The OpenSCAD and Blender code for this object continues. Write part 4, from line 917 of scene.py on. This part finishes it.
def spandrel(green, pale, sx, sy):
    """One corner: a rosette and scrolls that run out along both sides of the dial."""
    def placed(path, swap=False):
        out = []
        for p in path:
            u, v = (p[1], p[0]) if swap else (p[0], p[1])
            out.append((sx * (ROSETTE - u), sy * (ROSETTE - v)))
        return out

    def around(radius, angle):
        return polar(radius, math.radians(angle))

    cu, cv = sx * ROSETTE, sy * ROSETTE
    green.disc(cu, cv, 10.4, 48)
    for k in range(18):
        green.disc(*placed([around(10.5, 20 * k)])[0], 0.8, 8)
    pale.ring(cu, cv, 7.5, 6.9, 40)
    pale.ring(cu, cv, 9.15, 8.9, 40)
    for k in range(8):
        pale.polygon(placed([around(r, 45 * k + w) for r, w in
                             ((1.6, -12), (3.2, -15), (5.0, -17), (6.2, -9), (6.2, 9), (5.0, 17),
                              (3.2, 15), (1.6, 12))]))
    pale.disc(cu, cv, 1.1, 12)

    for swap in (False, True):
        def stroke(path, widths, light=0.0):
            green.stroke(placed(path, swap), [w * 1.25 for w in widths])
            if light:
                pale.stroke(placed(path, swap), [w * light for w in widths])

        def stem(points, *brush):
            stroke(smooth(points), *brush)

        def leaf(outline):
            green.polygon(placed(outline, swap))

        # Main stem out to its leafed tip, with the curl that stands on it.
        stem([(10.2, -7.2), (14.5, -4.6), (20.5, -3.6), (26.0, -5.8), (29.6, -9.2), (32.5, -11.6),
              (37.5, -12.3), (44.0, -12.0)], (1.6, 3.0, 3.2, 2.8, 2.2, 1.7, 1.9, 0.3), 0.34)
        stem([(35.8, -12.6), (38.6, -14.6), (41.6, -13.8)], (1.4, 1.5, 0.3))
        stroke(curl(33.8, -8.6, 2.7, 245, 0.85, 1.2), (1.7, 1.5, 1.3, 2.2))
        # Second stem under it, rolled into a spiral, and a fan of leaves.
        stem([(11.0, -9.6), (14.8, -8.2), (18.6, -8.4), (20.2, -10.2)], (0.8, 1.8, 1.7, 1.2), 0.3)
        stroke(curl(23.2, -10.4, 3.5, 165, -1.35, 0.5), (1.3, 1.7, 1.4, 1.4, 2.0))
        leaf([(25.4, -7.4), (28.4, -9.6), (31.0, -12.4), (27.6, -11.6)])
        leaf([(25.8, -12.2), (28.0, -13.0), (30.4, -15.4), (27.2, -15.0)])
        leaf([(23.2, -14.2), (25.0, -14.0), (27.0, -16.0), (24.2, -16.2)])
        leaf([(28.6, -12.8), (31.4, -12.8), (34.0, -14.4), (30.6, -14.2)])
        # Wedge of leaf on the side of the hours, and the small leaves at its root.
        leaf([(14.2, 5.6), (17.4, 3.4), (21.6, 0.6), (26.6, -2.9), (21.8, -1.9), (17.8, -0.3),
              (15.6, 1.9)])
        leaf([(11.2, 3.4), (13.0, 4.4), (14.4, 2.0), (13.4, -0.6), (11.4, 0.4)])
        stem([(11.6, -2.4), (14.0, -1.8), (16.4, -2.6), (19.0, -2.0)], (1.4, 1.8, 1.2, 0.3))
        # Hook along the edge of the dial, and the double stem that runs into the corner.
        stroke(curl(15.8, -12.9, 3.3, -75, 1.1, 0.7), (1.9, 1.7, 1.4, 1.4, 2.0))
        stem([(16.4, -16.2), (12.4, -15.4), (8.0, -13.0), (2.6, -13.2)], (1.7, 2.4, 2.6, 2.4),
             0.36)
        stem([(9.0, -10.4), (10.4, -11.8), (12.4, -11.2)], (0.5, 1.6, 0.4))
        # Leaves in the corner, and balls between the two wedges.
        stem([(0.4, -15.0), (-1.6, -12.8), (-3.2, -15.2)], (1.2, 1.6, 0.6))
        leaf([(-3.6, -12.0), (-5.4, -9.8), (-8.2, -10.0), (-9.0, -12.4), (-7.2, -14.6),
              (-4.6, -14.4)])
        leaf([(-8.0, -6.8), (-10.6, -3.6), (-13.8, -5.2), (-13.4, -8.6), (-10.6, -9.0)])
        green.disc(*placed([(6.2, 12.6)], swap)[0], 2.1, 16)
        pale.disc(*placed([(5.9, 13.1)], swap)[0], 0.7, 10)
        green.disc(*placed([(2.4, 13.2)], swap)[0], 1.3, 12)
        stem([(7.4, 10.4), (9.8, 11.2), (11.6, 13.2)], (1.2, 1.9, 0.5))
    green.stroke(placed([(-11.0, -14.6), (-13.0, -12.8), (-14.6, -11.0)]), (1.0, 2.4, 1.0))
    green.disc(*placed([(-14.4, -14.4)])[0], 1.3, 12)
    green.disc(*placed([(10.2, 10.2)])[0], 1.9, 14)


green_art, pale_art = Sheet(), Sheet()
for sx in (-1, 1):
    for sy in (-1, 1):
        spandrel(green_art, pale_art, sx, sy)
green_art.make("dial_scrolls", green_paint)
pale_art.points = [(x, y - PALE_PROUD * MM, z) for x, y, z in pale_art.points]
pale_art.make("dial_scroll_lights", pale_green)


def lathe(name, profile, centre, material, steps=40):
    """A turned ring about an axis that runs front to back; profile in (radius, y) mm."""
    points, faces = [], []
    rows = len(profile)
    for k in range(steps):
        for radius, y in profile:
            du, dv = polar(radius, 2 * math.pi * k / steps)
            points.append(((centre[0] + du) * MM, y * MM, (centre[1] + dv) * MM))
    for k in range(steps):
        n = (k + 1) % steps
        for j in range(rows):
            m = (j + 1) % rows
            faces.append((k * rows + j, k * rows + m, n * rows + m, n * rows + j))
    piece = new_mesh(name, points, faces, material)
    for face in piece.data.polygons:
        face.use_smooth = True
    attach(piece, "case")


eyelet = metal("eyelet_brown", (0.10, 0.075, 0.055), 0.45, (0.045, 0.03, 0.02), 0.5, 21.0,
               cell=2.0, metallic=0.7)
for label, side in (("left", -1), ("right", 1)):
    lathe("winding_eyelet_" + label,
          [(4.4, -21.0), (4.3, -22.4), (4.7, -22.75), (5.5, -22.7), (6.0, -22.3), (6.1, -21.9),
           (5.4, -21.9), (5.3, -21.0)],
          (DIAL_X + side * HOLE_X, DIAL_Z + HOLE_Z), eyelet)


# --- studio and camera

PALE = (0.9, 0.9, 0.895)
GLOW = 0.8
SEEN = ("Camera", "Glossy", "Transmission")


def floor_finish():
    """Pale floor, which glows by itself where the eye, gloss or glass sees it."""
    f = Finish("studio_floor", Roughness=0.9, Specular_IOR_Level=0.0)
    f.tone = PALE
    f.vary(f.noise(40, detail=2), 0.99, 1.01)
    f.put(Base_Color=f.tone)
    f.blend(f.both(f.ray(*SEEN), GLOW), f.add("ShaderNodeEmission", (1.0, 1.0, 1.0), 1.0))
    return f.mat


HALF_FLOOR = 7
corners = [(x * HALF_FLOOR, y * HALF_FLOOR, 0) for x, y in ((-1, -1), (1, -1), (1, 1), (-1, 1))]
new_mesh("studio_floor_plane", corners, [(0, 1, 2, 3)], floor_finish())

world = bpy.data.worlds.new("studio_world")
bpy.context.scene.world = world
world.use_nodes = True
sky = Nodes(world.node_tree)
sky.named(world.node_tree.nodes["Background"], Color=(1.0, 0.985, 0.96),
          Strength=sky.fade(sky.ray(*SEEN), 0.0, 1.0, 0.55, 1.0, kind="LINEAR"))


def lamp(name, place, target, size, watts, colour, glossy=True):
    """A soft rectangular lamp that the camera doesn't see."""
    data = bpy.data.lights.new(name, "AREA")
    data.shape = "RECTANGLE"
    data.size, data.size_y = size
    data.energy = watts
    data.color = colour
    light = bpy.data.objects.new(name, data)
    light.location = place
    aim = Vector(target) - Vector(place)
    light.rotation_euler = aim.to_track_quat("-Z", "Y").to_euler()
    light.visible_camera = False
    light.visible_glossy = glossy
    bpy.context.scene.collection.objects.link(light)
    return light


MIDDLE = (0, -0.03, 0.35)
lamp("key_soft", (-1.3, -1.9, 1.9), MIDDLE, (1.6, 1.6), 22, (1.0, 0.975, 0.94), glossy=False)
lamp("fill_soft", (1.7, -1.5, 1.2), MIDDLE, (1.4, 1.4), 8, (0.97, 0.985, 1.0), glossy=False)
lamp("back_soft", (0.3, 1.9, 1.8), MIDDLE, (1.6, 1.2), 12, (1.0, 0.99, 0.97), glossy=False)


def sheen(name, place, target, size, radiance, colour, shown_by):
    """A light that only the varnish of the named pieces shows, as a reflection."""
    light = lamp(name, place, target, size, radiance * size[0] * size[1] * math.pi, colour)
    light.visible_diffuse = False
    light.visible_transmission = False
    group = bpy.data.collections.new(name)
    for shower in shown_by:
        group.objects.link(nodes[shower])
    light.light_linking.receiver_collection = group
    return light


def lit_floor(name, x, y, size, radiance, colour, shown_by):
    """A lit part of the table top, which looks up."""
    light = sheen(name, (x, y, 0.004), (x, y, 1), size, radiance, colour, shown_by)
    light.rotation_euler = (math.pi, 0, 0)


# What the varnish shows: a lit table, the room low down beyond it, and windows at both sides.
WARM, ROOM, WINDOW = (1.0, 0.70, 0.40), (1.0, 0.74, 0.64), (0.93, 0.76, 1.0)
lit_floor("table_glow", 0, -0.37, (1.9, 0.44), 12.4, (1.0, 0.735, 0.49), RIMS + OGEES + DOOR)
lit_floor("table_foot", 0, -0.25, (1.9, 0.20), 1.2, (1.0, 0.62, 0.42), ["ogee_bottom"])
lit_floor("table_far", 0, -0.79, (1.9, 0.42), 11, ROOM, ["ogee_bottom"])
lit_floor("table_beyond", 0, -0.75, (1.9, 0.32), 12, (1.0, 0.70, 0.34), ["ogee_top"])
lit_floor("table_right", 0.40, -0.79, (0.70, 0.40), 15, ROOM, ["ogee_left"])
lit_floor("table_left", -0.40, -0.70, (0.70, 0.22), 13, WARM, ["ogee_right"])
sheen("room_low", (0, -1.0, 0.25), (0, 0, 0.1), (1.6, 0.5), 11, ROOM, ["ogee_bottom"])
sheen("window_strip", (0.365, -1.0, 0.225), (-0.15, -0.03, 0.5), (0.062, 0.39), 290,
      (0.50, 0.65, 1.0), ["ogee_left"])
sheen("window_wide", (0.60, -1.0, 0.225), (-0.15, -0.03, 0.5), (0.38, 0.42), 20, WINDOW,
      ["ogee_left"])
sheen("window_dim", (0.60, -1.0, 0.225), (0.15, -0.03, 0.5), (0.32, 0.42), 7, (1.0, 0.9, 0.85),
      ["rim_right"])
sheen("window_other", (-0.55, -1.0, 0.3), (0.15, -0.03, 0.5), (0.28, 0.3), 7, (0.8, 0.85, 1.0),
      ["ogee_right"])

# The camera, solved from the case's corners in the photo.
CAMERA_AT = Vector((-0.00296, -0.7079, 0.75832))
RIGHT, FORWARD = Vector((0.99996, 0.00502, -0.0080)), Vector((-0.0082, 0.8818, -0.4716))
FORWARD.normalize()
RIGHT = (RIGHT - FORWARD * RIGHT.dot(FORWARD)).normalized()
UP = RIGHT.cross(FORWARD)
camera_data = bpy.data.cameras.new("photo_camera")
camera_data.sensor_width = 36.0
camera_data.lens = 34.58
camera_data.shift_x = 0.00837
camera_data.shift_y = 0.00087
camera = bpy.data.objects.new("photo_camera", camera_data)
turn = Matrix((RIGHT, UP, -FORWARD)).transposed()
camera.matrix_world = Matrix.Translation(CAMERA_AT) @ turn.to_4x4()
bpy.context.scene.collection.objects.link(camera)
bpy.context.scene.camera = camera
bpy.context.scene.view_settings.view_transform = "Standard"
· · · · ·
The required output is the exact run of lines from the beginning of the listing above to the line that contains "pale.disc(cu, cv, 1.1, 12)", inclusive of both.

• [Complete response]
The OpenSCAD and Blender code for this object continues. Write part 4, from line 917 of scene.py on. This part finishes it.
def spandrel(green, pale, sx, sy):
    """One corner: a rosette and scrolls that run out along both sides of the dial."""
    def placed(path, swap=False):
        out = []
        for p in path:
            u, v = (p[1], p[0]) if swap else (p[0], p[1])
            out.append((sx * (ROSETTE - u), sy * (ROSETTE - v)))
        return out

    def around(radius, angle):
        return polar(radius, math.radians(angle))

    cu, cv = sx * ROSETTE, sy * ROSETTE
    green.disc(cu, cv, 10.4, 48)
    for k in range(18):
        green.disc(*placed([around(10.5, 20 * k)])[0], 0.8, 8)
    pale.ring(cu, cv, 7.5, 6.9, 40)
    pale.ring(cu, cv, 9.15, 8.9, 40)
    for k in range(8):
        pale.polygon(placed([around(r, 45 * k + w) for r, w in
                             ((1.6, -12), (3.2, -15), (5.0, -17), (6.2, -9), (6.2, 9), (5.0, 17),
                              (3.2, 15), (1.6, 12))]))
    pale.disc(cu, cv, 1.1, 12)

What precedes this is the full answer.